Daily Management Review

EU Telecom Body Warns Of A Hit Of $62bn To Industry By Ban Of Chinese Firms In 5G


EU Telecom Body Warns Of A Hit Of $62bn To Industry By Ban Of Chinese Firms In 5G
According to reports quoting information and analysis by the telecommunication industry’s main lobby group in Europe, phone connectivity companies in the continent would have to shell out an additional € 55 billion ($62 billion in extra costs in if the regulators in the economic block decide on keeping Chinese telecom equipment and 5G technology manufacturer companies – Huawei Technologies Co and ZTE Corp, out of the construction of the next generation 5G mobile technology.
According to a preliminary report drafted in April by the GSMA trade association and is claimed to have been accessed by some media such as Bloomberg and Reuters, if Europe follows the footstep of United States president Donald Trump of banning the Chinese companies, there would be a delay of at least 18 months than otherwise in the completion of the roll out of the 5G telecom networks in Europe as well as result in a loss of about €45 billion in productivity growth for the European Union.
The report said that the current roll out plans would be severely disrupted because of the requirement for replacement of network equipment as well as the capacity constraints on the remaining mobile equipment vendors. In such a scenario, the difference in the rates of penetration of the 5G technology between the EU and the US would reach about 15 per cent by the years 2025 in case the Chinese telecom companies were banned in EU as well.

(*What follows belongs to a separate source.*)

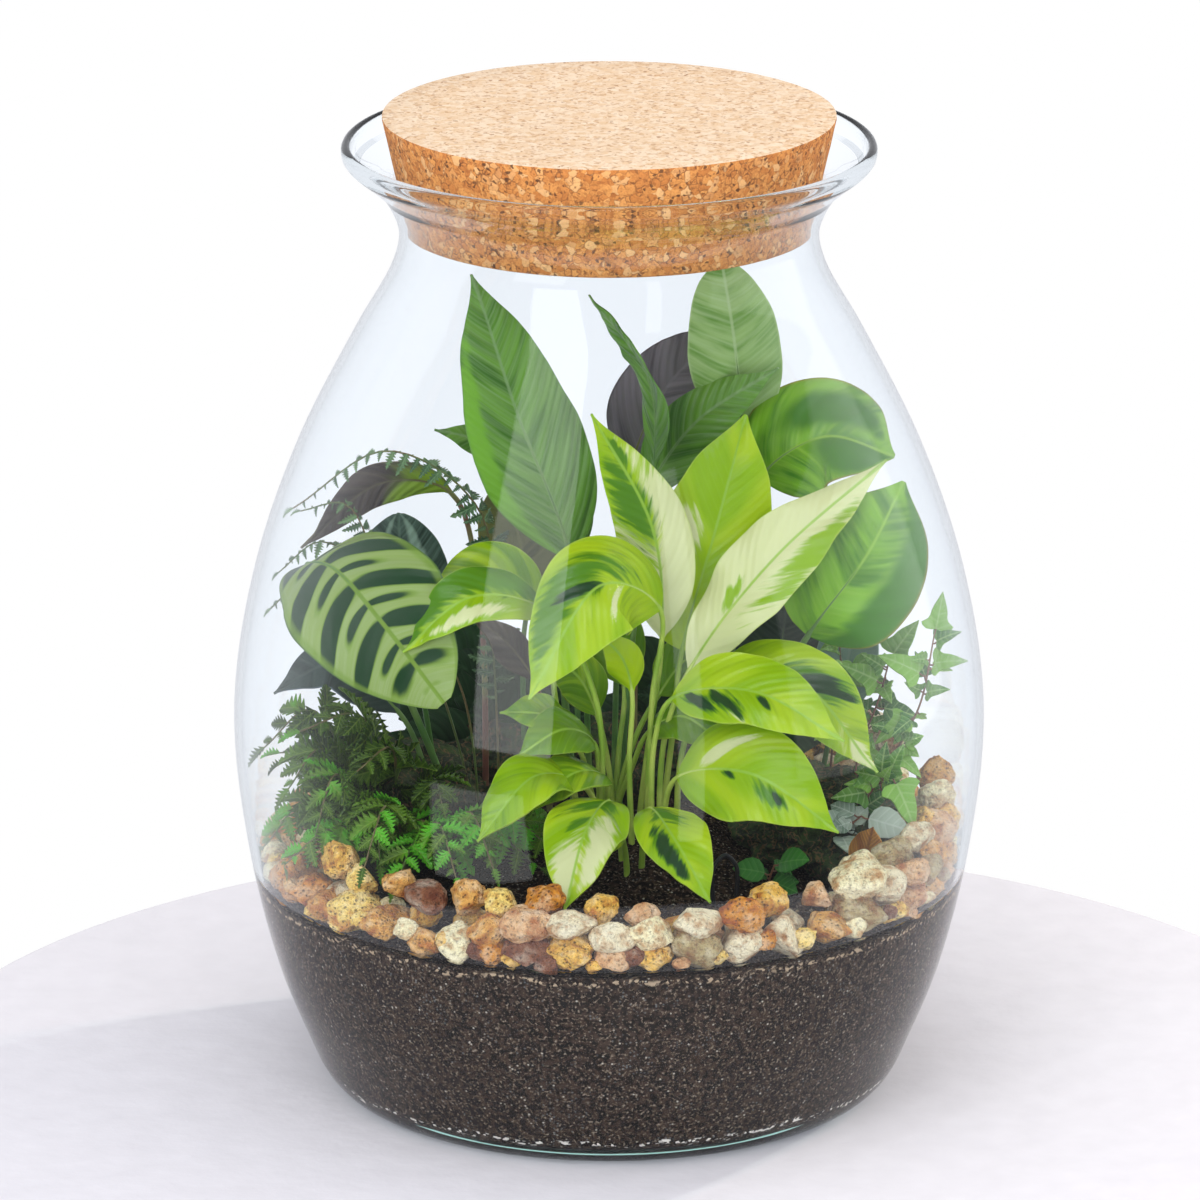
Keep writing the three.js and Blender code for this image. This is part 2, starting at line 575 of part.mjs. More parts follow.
const OTHER_LEAVES = {
  top_back_leaf: { look: MID_LEAF, root: [42, 36],
    way: [[50, 33, 215], [53, 30, 258], [50, 22, 297], [44, 12, 333]],
    wide: 33, kind: 'broad', stem: 1.5 },
  violet_back_leaf: { look: SLATE_LEAF, root: [10, 52],
    way: [[10, 58, 200], [9, 58, 235], [22, 53, 268], [43, 44, 294]], wide: 30, stem: 1.5 },
  broad_leaf_upper: { look: MID_LEAF, root: [44, 20], face: [[-0.2, -0.8, 0.5]],
    way: [[54, 14, 214], [62, 14, 250], [86, 12, 267], [107, 4, 266]],
    wide: 35, kind: 'broad', stem: 1.5 },
  broad_leaf_lower: { look: MID_LEAF, root: [52, 0], face: [[-0.1, -1, 0.2]],
    way: [[64, -6, 155], [79, -12, 187], [102, -16, 222], [116, -10, 250]],
    wide: 54, kind: 'broad', stem: 1.6 },
  broad_leaf_dark: { look: DARK_LEAF, root: [56, 40], face: [[0, -1, 0.2]],
    way: [[60, 44, 122], [66, 45, 141], [71, 47, 172], [74, 46, 203]],
    wide: 44, kind: 'broad', stem: 1.5 },
  broad_leaf_teal: { look: DARK_LEAF, root: [84, 40], face: [[-0.2, -1, 0.2]],
    way: [[88, 38, 119], [92, 36, 140], [98, 33, 170], [100, 28, 195]], wide: 26, kind: 'broad' },
  striped_leaf_front: { look: STRIPED_LEAF, root: [-62, 14], stem: 1.5, blade: 3,
    face: [[-0.1, -0.5, 0.9], [-0.2, -1, 0.2]],
    way: [[-88, 10, 168], [-115, 6, 203], [-119, -14, 217], [-107, -38, 222], [-88, -60, 207],
      [-64, -74, 179]],
    wide: 60, kind: 'round', fold: 0.04, cup: -0.12 },
  striped_leaf_back: { look: STRIPED_LEAF, root: [-68, 24], face: [[0.1, -0.8, 0.5]],
    way: [[-76, 18, 159], [-80, 16, 184], [-83, 12, 210], [-84, 7, 232]], wide: 36, kind: 'round' },
  striped_leaf_purple: { look: SLATE_LEAF, root: [-50, 26], face: [[0.3, -0.9, -0.4], [0.2, -0.9, -0.4]],
    way: [[-53, 28, 200], [-64, 24, 236], [-92, 14, 242], [-122, -2, 220]], wide: 20 },
  striped_leaf_olive: { look: STRIPED_LEAF, root: [-34, 48], face: [[0.1, -1, 0.2]],
    way: [[-35, 51, 162], [-33, 53, 185], [-37, 54, 209], [-43, 52, 232]], wide: 34, kind: 'round' },
  striped_leaf_slate: { look: SLATE_LEAF, root: [-70, 6], face: [[0, -0.7, 0.7]],
    way: [[-76, 14, 128], [-85, 16, 146], [-111, 18, 165], [-135, 14, 154]], wide: 24 },
  striped_leaf_red: { look: SLATE_LEAF, root: [-24, 12], face: [[0, -0.7, 0.7]],
    way: [[-26, 10, 144], [-30, 6, 162], [-42, 0, 181], [-55, -4, 192]], wide: 15, kind: 'lance' },
};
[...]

Chinese firm Huawei is the largest manufacturer of telecommunication equipment and a forerunner in the next generation 5G technology. It is also one of the few players that are able to supply the core infrastructure and radio access equipment needed for 5G networks. It is also the second largest smartphone maker of the world after South Korea’s Samsung.
Amidst an acrimonious and escalating trade war between the US and China, the Trump administration has been attempting to cut off access of Huawei and other similar Chinese companies to the global market and global supply chain by blacklisting them and preventing any American companies from doing business or sharing technology with the companies and their affiliate companies all across the world. Further, the US has also been urging its conventional western allies to ban Huawei from being included in the roll out of the next generation 5G networks for mobile phones.
The US has managed to convince some of its allies to follow its lead in keeping Huawei away from their 5G networks over concerns that the equipment supplied by it and used in the telecom network could be used by Chinese agencies to spy on western countries. 
However analysts say that it is unlikely that the European countries would put an outright ban on Huawei. EU is also the largest market for Huawei outside of its home market of China. In recent months, there have been clear indications from countries such as Germany, France and Britain that limited role would be allowed to be played by Hiawei in the roil out of the 5G technology in these countries amidst increased oversight of their networks.
“We continue to stress that it is imperative that the market has the widest possible choice of equipment, technology and partners, to drive, scale innovation and competition,” a GSMA spokeswoman told the media about the report.